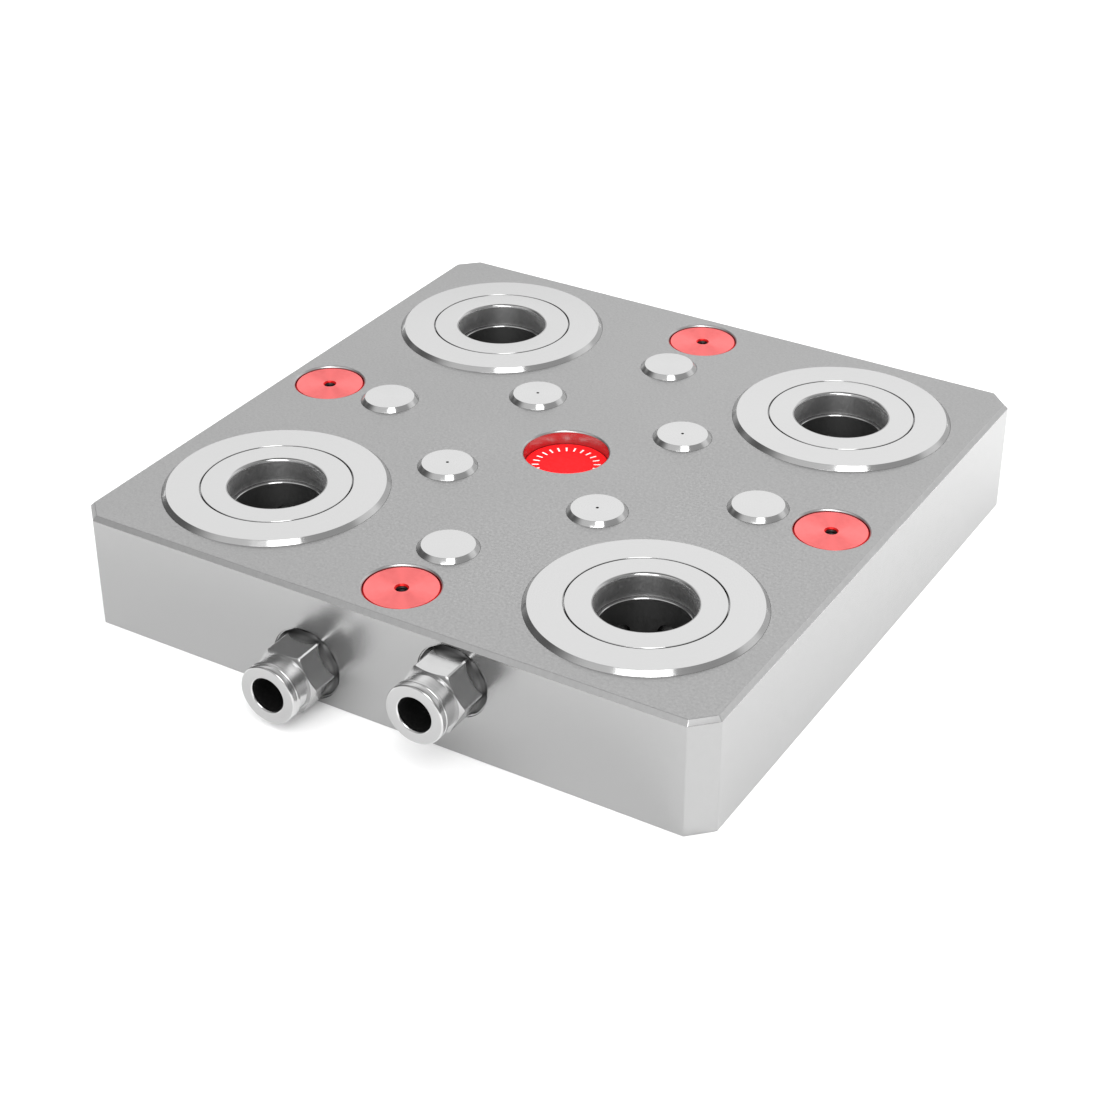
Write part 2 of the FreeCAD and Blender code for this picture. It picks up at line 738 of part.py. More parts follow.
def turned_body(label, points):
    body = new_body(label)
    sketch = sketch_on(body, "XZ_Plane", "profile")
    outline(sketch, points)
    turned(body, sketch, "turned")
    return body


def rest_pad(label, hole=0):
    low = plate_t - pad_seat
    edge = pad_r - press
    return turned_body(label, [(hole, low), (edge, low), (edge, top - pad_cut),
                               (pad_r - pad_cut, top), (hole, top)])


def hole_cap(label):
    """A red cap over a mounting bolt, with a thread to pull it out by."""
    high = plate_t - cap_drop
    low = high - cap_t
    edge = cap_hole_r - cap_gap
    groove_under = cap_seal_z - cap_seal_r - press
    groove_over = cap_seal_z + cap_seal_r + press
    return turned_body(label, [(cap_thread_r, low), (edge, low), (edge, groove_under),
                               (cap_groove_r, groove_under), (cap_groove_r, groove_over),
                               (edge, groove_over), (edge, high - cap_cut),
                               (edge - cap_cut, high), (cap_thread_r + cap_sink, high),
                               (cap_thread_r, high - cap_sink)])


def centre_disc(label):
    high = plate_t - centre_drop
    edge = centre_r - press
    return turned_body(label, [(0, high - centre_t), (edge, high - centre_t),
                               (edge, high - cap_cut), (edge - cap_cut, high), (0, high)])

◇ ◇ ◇

## WHAT IS EXPECTED
Please reproduce each line exactly as written.

## EXERCISE RESPONSE
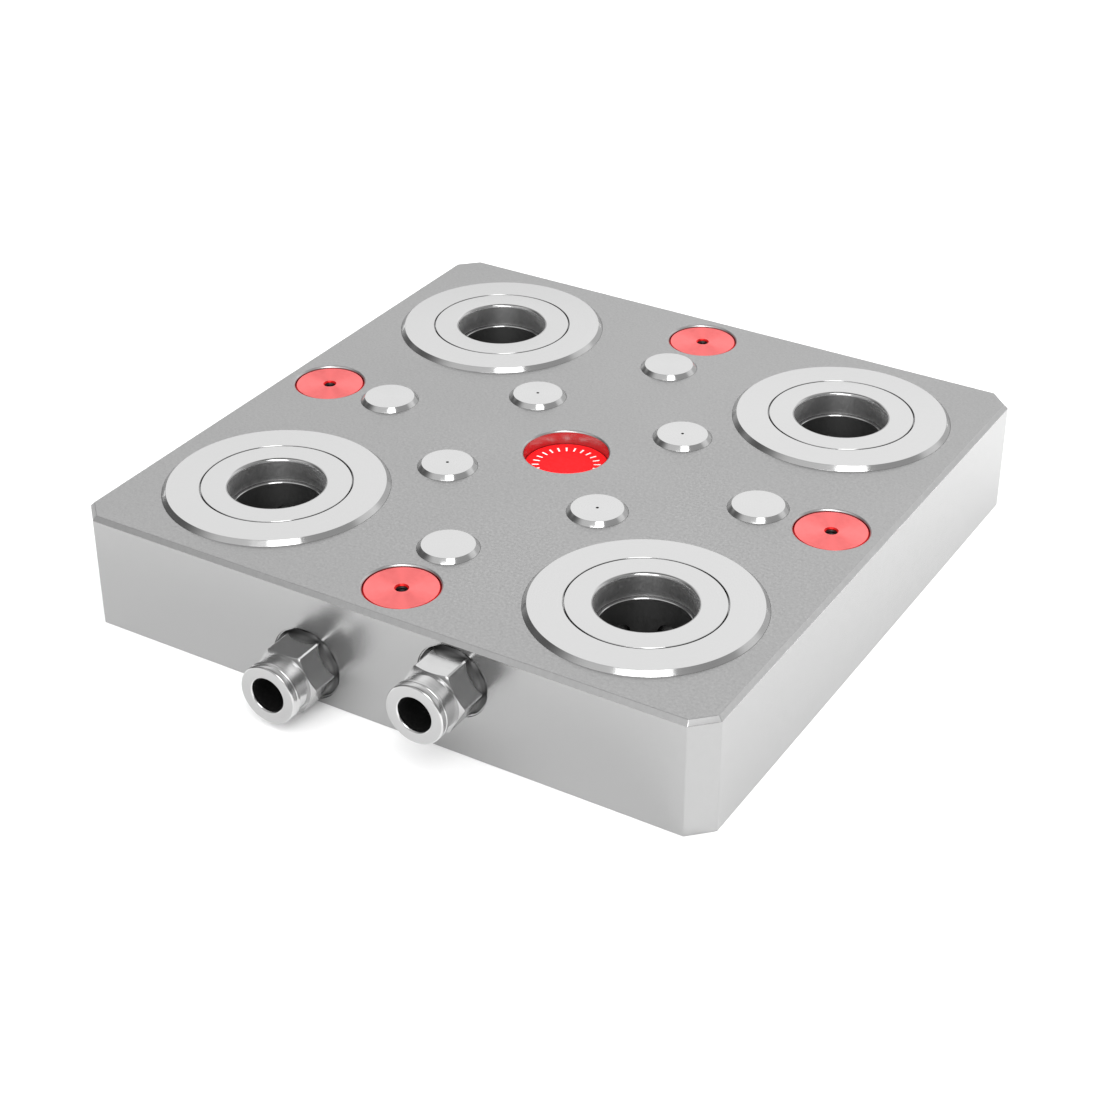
Write part 2 of the FreeCAD and Blender code for this picture. It picks up at line 738 of part.py. More parts follow.
def turned_body(label, points):
    body = new_body(label)
    sketch = sketch_on(body, "XZ_Plane", "profile")
    outline(sketch, points)
    turned(body, sketch, "turned")
    return body


def rest_pad(label, hole=0):
    low = plate_t - pad_seat
    edge = pad_r - press
    return turned_body(label, [(hole, low), (edge, low), (edge, top - pad_cut),
                               (pad_r - pad_cut, top), (hole, top)])


def hole_cap(label):
    """A red cap over a mounting bolt, with a thread to pull it out by."""
    high = plate_t - cap_drop
    low = high - cap_t
    edge = cap_hole_r - cap_gap
    groove_under = cap_seal_z - cap_seal_r - press
    groove_over = cap_seal_z + cap_seal_r + press
    return turned_body(label, [(cap_thread_r, low), (edge, low), (edge, groove_under),
                               (cap_groove_r, groove_under), (cap_groove_r, groove_over),
                               (edge, groove_over), (edge, high - cap_cut),
                               (edge - cap_cut, high), (cap_thread_r + cap_sink, high),
                               (cap_thread_r, high - cap_sink)])


def centre_disc(label):
    high = plate_t - centre_drop
    edge = centre_r - press
    return turned_body(label, [(0, high - centre_t), (edge, high - centre_t),
                               (edge, high - cap_cut), (edge - cap_cut, high), (0, high)])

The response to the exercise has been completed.